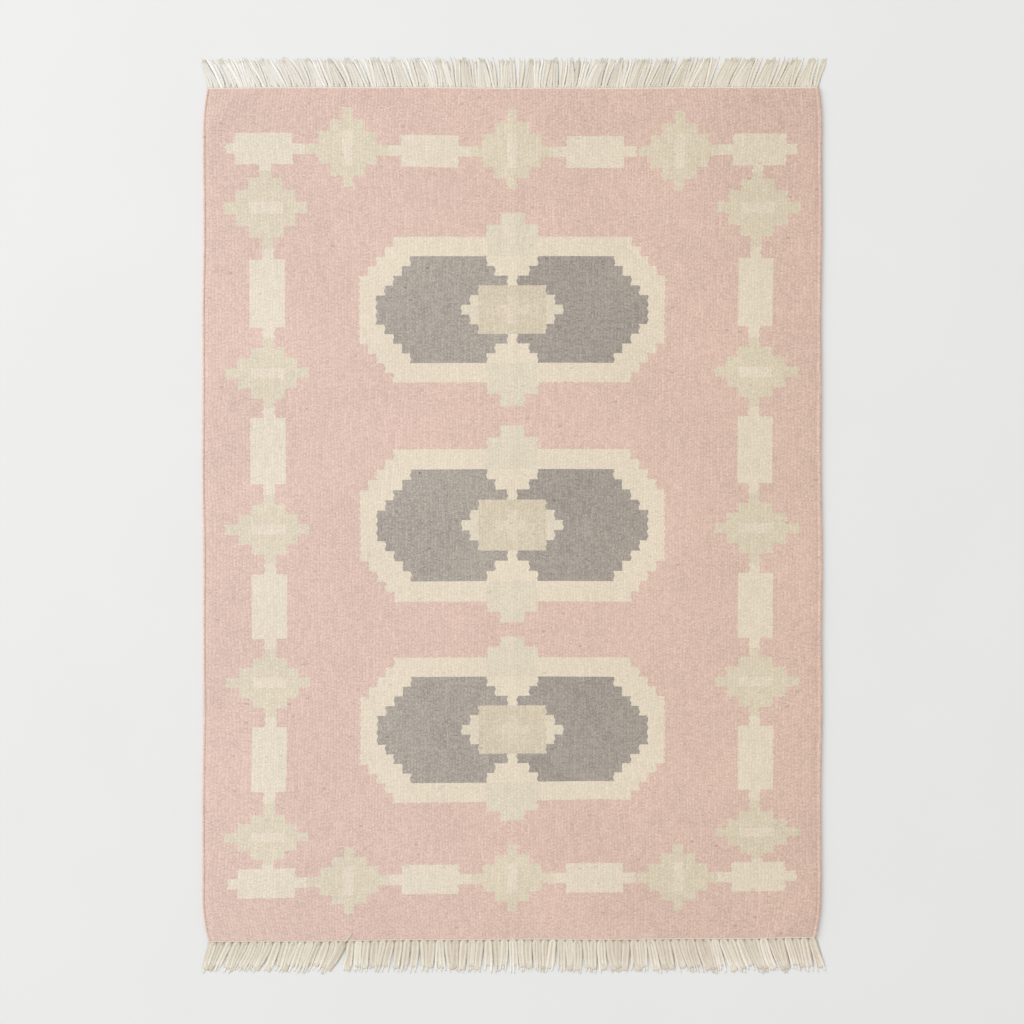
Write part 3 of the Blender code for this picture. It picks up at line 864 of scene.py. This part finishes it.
def add_lock(tubes, group, fringe, cloth):
    """The flat body of a knotted group, the yarns that lie beneath its upper ones, painted darker as shade.
    """
    centre, pitch = group_place(group, fringe, cloth)
    key = group * 5.0 + (0.3 if fringe.end == "FAR" else 0.6)
    radius = fringe.lock_share * pitch
    short = fringe.length * fringe.lock_short * (0.5 + chance(key, 8.5))
    reach = np.linspace(0, 1, YARN_RINGS)
    height = 1.05 * LOCK_FLATNESS * radius
    path = strand_path(centre, centre, key, group, short, height, 0.0, fringe, cloth)
    places, shares = LOCK_TAPER
    wide = np.interp(reach, (0, fringe.fanned_out_by, *places), (fringe.knot_width, 1.0, *shares))
    # Painted shade: the body is darker, as the yarns beneath lie in shade.
    varied = GROUP_TONE_RANGE * (chance(group, 9.0) - 0.5)
    tone = LOCK_SHADE_TONE * (painted_bunch_tone(centre, reach, fringe) + varied)
    tubes.add(path, radius * wide, YARN_SIDES, tone, LOCK_FLATNESS)


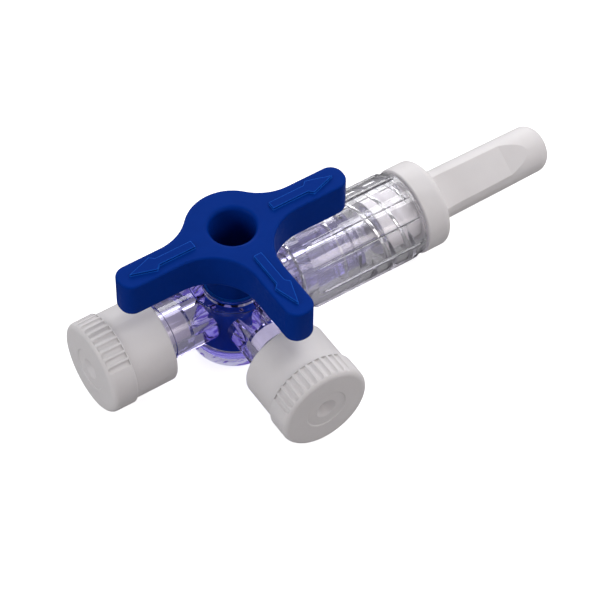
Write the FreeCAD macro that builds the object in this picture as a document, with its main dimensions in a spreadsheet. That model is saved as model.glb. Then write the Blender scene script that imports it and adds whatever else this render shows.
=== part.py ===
import FreeCAD, Part
import math
import os
from types import SimpleNamespace

import Sketcher

# Three way stopcock: a clear barrel with two capped side ports and a male luer under a turning lock
# collar, and a blue tap whose three arms point at the open ports. Millimetres, +Z up, +X towards the
# male luer. The origin is on the tap axis at the foot of the barrel.

SIZES = {
    # Barrel and its tapered bore
    "barrel_radius": 5.2,
    "barrel_height": 10.05,
    "barrel_floor": 1.6,
    "barrel_round": 0.4,
    "axis_height": 6.55,
    "plug_top_radius": 3.5,
    "plug_foot_radius": 3.1,
    "plug_foot_gap": 0.2,
    "turn_clearance": 0.05,
    "snap_height": 0.22,
    "snap_width": 0.7,
    "snap_below_top": 0.8,
    "bore_chamfer": 0.25,
    # Ports
    "tube_radius": 3.34,
    "luer_tube_radius": 3.1,
    "luer_tube_start": 9.6,
    "port_reach": 17.6,
    "lumen_radius": 1.25,
    "luer_slope": 0.03,
    "female_mouth_radius": 2.15,
    "female_depth": 10.7,
    "lug_step": 0.8,
    "lug_width": 3.2,
    "lug_thickness": 1.1,
    # Male luer
    "luer_root": 15.6,
    "root_ring_step": 0.46,
    "root_ring_width": 0.9,
    "male_tip_radius": 1.975,
    "male_tip_projection": 2.1,
    "male_lumen_radius": 1.1,
    # Lock collar
    "collar_start": 7.3,
    "collar_end": 23.78,
    "collar_wall": 1.25,
    "collar_bevel": 1.2,
    "collar_bevel_depth": 0.75,
    "collar_rim_width": 0.25,
    "collar_shelf": 1.6,
    "collar_round": 0.2,
    "collar_play": 0.15,
    "collar_ring_clearance": 0.2,
    "collar_rib_count": 10,
    "collar_rib_height": 0.25,
    "collar_rib_width": 0.6,
    "collar_rib_slope": 0.5,
    # Tap arms
    "neck_radius": 3.3,
    "neck_height": 4.2,
    "arm_thickness": 4.9,
    "arm_reach": 15.0,
    "arm_half_width": 1.75,
    "arm_corner_radius": 1.6,
    "web_radius": 6.0,
    "hub_radius": 5.5,
    "hub_hole_radius": 2.7,
    "hub_hole_depth": 9.0,
    "hub_hole_round": 0.5,
    "hub_rim_round": 0.5,
    "arm_top_round": 0.25,
    "arm_under_round": 0.6,
    "arrow_start": 5.2,
    "arrow_end_gap": 1.5,
    "arrow_head_length": 3.1,
    "arrow_barb_sweep": 0.5,
    "arrow_half_width": 0.5,
    "arrow_head_half_width": 1.0,
    "arrow_height": 0.3,
    # Port caps
    "cap_length": 8.63,
    "cap_end_wall": 1.62,
    "cap_band_length": 3.1,
    "cap_band_step": 0.3,
    "cap_wall": 1.15,
    "cap_bore_clearance": 0.25,
    "cap_face_round": 0.75,
    "cap_step_round": 0.12,
    "cap_mouth_round": 0.3,
    "cap_seat_gap": 0.15,
    "cap_dish_radius": 2.5,
    "cap_dish_depth": 0.12,
    "cap_dimple_radius": 1.3,
    "cap_dimple_depth": 1.0,
    "cap_plug_length": 10.5,
    "cap_plug_clearance": 0.06,
    "flute_count": 11,
    "flute_pitch": 9.6,
    "flute_radius": 0.4,
    "flute_depth": 0.22,
    "flute_margin": 0.4,
    "side_cap_roll": 0.0,
    "front_cap_roll": 14.0,
    # Male luer cap
    "male_cap_gap": 0.12,
    "male_cap_ring_step": 0.2,
    "male_cap_ring_length": 3.4,
    "male_cap_ring_round": 0.9,
    "male_cap_seat_round": 0.25,
    "stem_root_radius": 3.1,
    "stem_tip_radius": 2.95,
    "stem_length": 16.6,
    "stem_end_round": 1.8,
    "stem_bore_radius": 1.5,
    "stem_end_wall": 1.5,
    "stem_flat_distance": 2.3,
    "stem_flat_length": 10.5,
    "stem_flat_run_out": 3.4,
    "stem_roll": 34.0,
    "boss_radius": 3.3,
    "boss_length": 5.2,
    "boss_clearance": 0.08,
    "boss_tip_gap": 0.15,
}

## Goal
Repeat the lines from the first one in the records through the line containing "tubes.add(path, radius *", exactly as written, and nothing else.

## Final answer
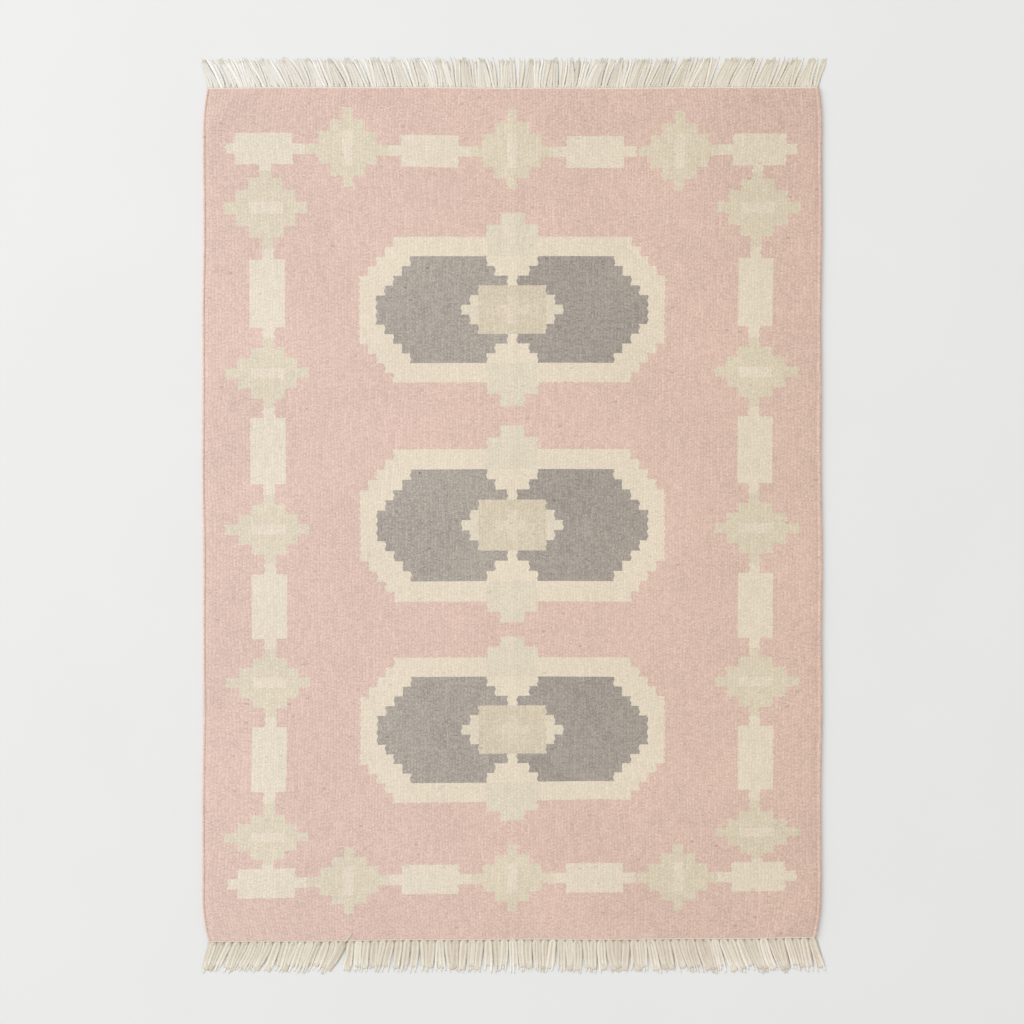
Write part 3 of the Blender code for this picture. It picks up at line 864 of scene.py. This part finishes it.
def add_lock(tubes, group, fringe, cloth):
    """The flat body of a knotted group, the yarns that lie beneath its upper ones, painted darker as shade.
    """
    centre, pitch = group_place(group, fringe, cloth)
    key = group * 5.0 + (0.3 if fringe.end == "FAR" else 0.6)
    radius = fringe.lock_share * pitch
    short = fringe.length * fringe.lock_short * (0.5 + chance(key, 8.5))
    reach = np.linspace(0, 1, YARN_RINGS)
    height = 1.05 * LOCK_FLATNESS * radius
    path = strand_path(centre, centre, key, group, short, height, 0.0, fringe, cloth)
    places, shares = LOCK_TAPER
    wide = np.interp(reach, (0, fringe.fanned_out_by, *places), (fringe.knot_width, 1.0, *shares))
    # Painted shade: the body is darker, as the yarns beneath lie in shade.
    varied = GROUP_TONE_RANGE * (chance(group, 9.0) - 0.5)
    tone = LOCK_SHADE_TONE * (painted_bunch_tone(centre, reach, fringe) + varied)
    tubes.add(path, radius * wide, YARN_SIDES, tone, LOCK_FLATNESS)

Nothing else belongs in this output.